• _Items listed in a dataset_
>> Begin

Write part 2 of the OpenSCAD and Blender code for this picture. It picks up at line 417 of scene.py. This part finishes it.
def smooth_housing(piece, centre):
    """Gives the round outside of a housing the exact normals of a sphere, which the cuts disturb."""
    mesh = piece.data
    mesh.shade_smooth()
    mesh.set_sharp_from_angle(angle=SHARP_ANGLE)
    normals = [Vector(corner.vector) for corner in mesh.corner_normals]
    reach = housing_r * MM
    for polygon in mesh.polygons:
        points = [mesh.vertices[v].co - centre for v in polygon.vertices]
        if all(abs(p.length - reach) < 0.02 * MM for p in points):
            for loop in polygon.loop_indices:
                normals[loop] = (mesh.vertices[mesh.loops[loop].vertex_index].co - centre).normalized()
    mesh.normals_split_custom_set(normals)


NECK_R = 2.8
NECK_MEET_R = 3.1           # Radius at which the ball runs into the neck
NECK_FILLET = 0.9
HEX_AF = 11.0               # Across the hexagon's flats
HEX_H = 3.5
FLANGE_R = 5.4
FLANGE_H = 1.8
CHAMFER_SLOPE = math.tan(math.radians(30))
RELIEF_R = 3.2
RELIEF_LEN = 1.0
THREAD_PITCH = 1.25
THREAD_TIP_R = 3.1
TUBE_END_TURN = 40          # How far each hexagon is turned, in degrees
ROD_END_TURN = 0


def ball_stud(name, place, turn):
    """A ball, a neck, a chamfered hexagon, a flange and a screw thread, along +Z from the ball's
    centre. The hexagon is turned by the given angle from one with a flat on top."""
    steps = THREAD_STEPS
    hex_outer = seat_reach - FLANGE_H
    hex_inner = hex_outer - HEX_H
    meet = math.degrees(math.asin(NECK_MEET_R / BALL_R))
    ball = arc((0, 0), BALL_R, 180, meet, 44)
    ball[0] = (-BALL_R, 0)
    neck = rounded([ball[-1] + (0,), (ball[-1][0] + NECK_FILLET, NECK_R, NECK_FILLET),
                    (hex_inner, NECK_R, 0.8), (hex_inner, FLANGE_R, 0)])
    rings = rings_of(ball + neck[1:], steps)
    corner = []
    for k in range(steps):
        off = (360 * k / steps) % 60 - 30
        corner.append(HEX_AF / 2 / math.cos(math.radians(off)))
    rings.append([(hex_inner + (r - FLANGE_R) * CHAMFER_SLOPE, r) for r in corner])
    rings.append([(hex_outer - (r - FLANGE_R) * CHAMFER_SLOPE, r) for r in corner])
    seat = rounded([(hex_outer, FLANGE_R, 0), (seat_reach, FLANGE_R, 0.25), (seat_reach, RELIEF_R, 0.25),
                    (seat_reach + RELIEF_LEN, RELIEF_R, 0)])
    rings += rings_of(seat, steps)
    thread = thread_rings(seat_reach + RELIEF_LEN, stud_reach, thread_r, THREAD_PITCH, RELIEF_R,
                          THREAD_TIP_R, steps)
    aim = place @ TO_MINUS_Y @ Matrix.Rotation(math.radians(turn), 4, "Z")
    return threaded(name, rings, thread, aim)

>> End
>> Begin

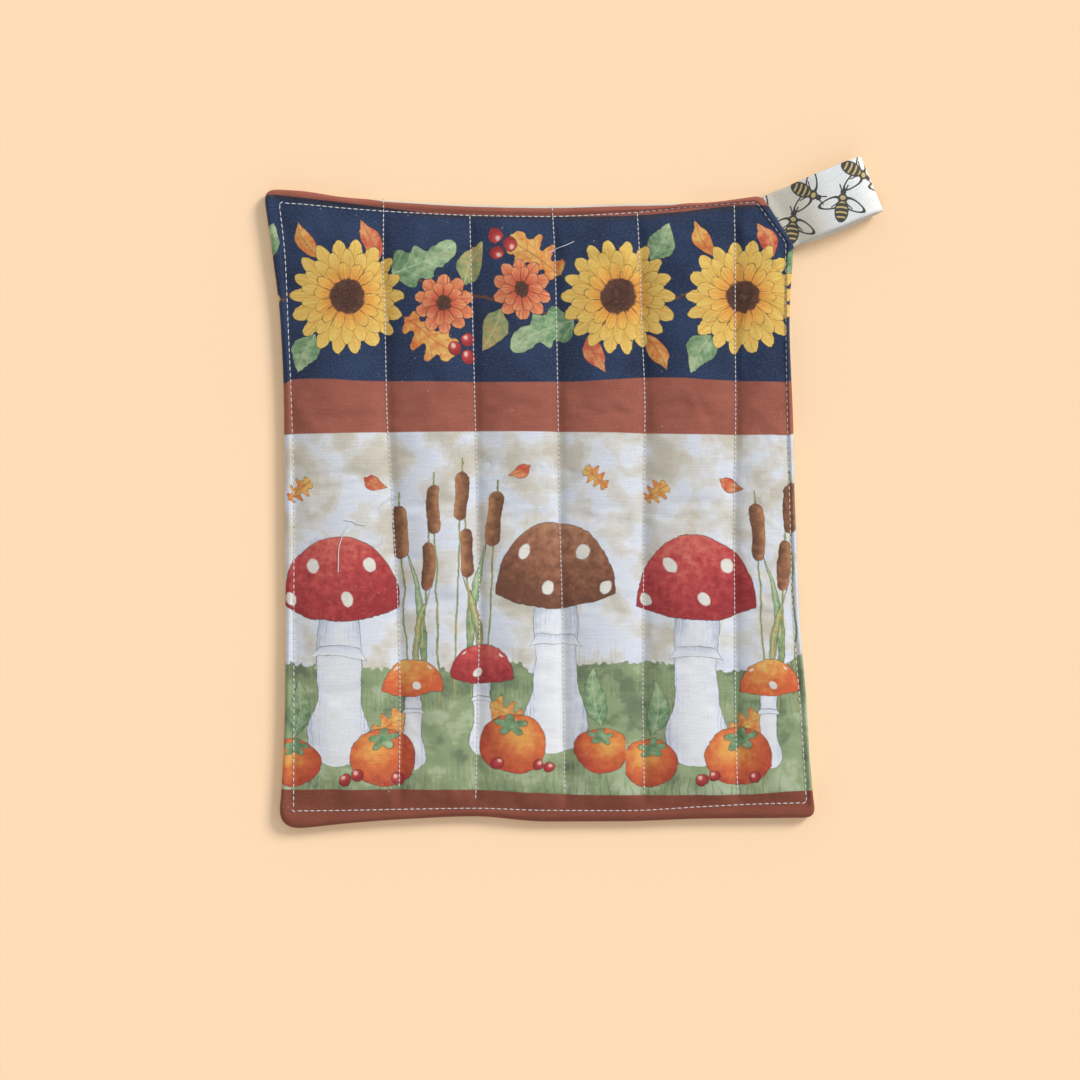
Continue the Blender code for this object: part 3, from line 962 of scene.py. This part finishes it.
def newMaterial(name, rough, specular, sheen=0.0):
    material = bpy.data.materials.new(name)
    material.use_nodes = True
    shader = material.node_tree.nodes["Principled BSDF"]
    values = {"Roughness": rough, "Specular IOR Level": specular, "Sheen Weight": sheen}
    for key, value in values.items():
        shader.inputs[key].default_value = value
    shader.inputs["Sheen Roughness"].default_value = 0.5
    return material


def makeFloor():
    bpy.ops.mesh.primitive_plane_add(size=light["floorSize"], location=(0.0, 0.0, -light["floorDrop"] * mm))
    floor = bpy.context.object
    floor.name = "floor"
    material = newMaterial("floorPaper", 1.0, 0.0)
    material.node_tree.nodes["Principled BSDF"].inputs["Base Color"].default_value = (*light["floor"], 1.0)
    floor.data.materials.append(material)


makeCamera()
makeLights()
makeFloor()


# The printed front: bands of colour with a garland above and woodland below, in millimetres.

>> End

• _AIM_
Look above for the line containing "Write part 2". Output from there through the line containing "mesh.normals_split_custom_set(normals)", exactly and inclusively.

• _FINISHED EXERCISE_
Write part 2 of the OpenSCAD and Blender code for this picture. It picks up at line 417 of scene.py. This part finishes it.
def smooth_housing(piece, centre):
    """Gives the round outside of a housing the exact normals of a sphere, which the cuts disturb."""
    mesh = piece.data
    mesh.shade_smooth()
    mesh.set_sharp_from_angle(angle=SHARP_ANGLE)
    normals = [Vector(corner.vector) for corner in mesh.corner_normals]
    reach = housing_r * MM
    for polygon in mesh.polygons:
        points = [mesh.vertices[v].co - centre for v in polygon.vertices]
        if all(abs(p.length - reach) < 0.02 * MM for p in points):
            for loop in polygon.loop_indices:
                normals[loop] = (mesh.vertices[mesh.loops[loop].vertex_index].co - centre).normalized()
    mesh.normals_split_custom_set(normals)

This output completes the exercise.